= LISTED RECORDS =

* * * * * * *

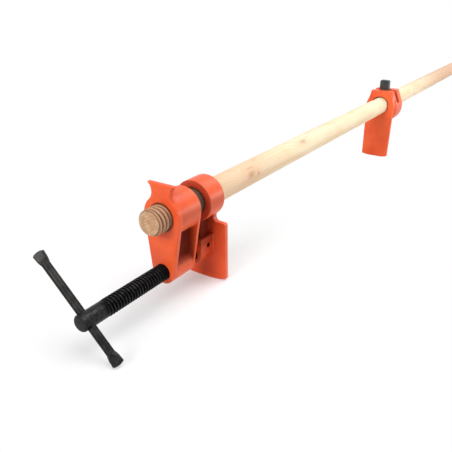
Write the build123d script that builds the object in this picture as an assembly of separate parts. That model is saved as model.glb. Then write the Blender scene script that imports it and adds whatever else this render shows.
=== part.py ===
"""A pipe-clamp fixture on a round wooden bar, in millimetres.

Frame: +X runs along the bar from the head to the tail stop, +Z is up. The origin
is the middle of the sliding jaw's foot, on the surface that both jaws stand on.

Each piece is modelled about the bar's axis or its own, and is then put in its place.
"""

from build123d import *
import math
import os

# Bar: a wooden pole as thick as a three-quarter inch pipe
bar_diameter = 26.7
bar_length = 1219.0
bar_end_chamfer = 1.6
bar_proud_of_head = 17.0

# Heights of the bar above the standing surface, and of the bar above the screw
bar_height = 88.0
screw_drop = 55.0

# Screw, with a hub for the handle at one end and a grooved nose at the other
screw_diameter = 16.2
screw_out_of_head = 105.0
screw_end_chamfer = 1.2
screw_shoulder_gap = 1.6
hub_diameter = 15.4
hub_length = 25.0
hub_end_chamfer = 1.3
nose_diameter = 13.6
nose_groove_diameter = 10.4
nose_groove_margin = 0.3
nose_chamfer = 1.0
nose_end_gap = 0.3

# Handle: a round bar that slides in the hub, kept in by a flattened fan at each end
handle_diameter = 7.5
handle_length = 112.5
handle_off_centre = 11.7
handle_hole_from_end = 7.5
handle_lean = 43.1
handle_roll = 50.0
fan_length = 11.0
fan_width = 10.6
fan_thickness = 4.2
fan_neck_length = 3.5
fan_neck_width = 9.2
fan_neck_thickness = 5.4
fan_end_radius = 11.0
fan_corner_chamfer = 1.3

# Head casting
head_length = 35.0
head_ring_radius = 20.3
head_foot_radius = 12.4
head_plate_thickness = 5.0
head_back_thickness = 4.0
head_web_thickness = 9.0
head_pocket_chamfer = 1.5
head_rim_chamfer = 0.9
horn_top = 31.2
horn_neck_half_width = 10.7
horn_scallop_radius = 10.8

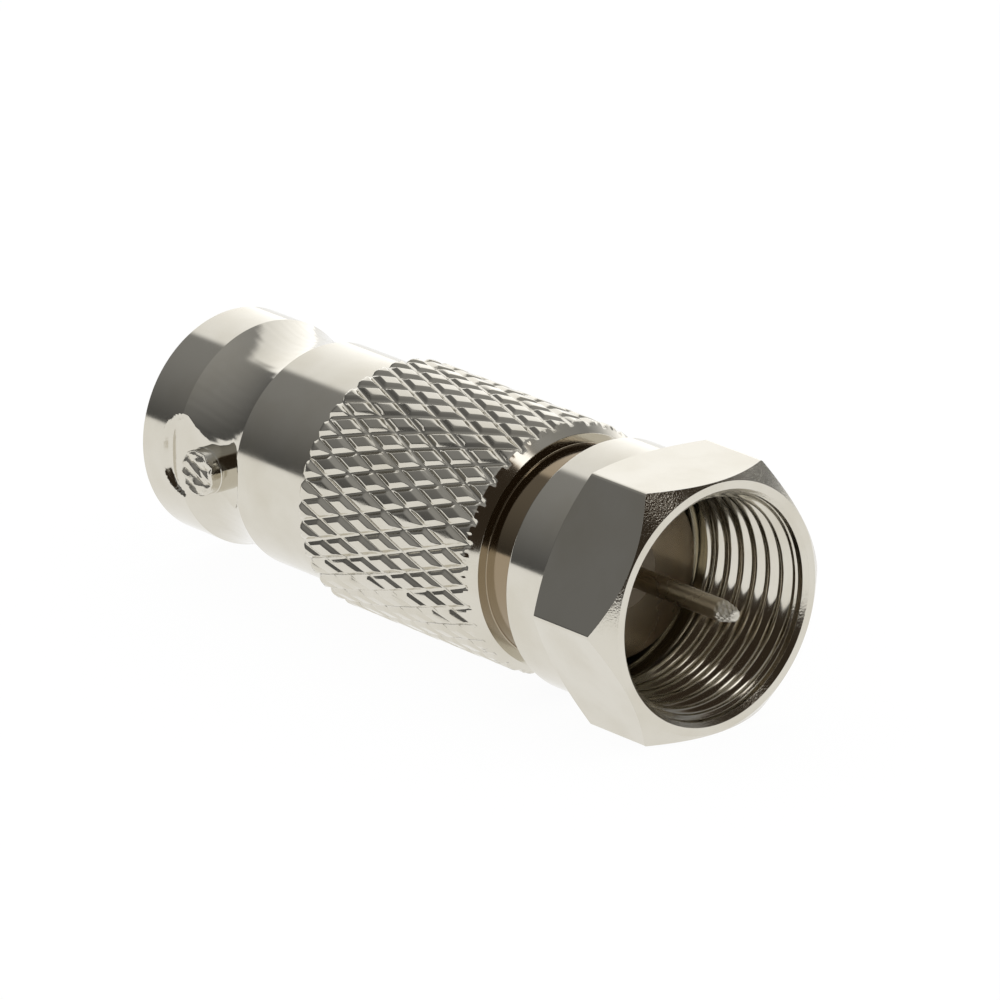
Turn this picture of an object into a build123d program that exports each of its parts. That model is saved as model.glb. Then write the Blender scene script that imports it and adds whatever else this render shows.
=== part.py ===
"""Coaxial adapter: a bayonet jack at one end and a threaded plug with a turning hex nut at the other.

Sizes are in millimetres. The axis of the adapter is X and Z is up. The mouth of the coupling nut is at
X = 0 and the jack points to -X. A station is a distance behind the mouth, so it lies at X = -station.
"""
import os
from math import cos, pi, radians, sin, tan

from build123d import *

os.makedirs("parts", exist_ok=True)

# Coupling nut
nut_length = 6.75
nut_flat_wall = 0.5625
nut_hex_length = 4.05
nut_ring_wall = 0.45
nut_corner_chamfer_length = 0.85
nut_back_chamfer_angle = 30.0
nut_collar_wall = 0.3975
nut_collar_rounding = 0.25
thread_major_diameter = 9.525
thread_pitch = 25.4 / 32
thread_depth_share = 0.49
thread_mouth_clearance = 0.05
thread_mouth_length = 0.55
thread_relief_clearance = 0.12
thread_relief_length = 0.25
nut_lip_thickness = 0.8
nut_float = 0.6

# Ferrule that traps the nut
ferrule_flange_diameter = 7.2
ferrule_flange_thickness = 0.5
ferrule_diameter = 5.8
ferrule_seat_length = 5.6
ferrule_bore = 3.0
running_clearance = 0.05

# Adapter body, front to back
stub_diameter = 8.92
stub_length = 1.5
band_diameter = 10.5
band_width = 0.5
band_taper_angle = 30.0
knurl_diameter = 10.62
knurl_depth = 0.3
knurl_length = 10.3
knurl_count = 36
knurl_helix_angle = 20.0
knurl_land_share = 0.5
shoulder_diameter = 9.6
shoulder_length = 4.55
waist_wall = 0.4
rim_diameter = 9.65
rim_width = 2.35
rim_chamfer = 0.12
jack_length = 10.65

# Inside of the jack
jack_bore = 8.15
jack_bore_depth = 8.4
jack_bore_chamfer = 0.25
web_thickness = 1.0
tower_diameter = 4.8
tower_recess = 3.2
tower_root_step = 0.2
tower_root_reach = 0.2
tower_clearance = 0.05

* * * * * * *

= STATED TASK =
Count how many lines include the string "that". Nothing but the number is needed.

= RESPONSE FOR THIS EXERCISE =
5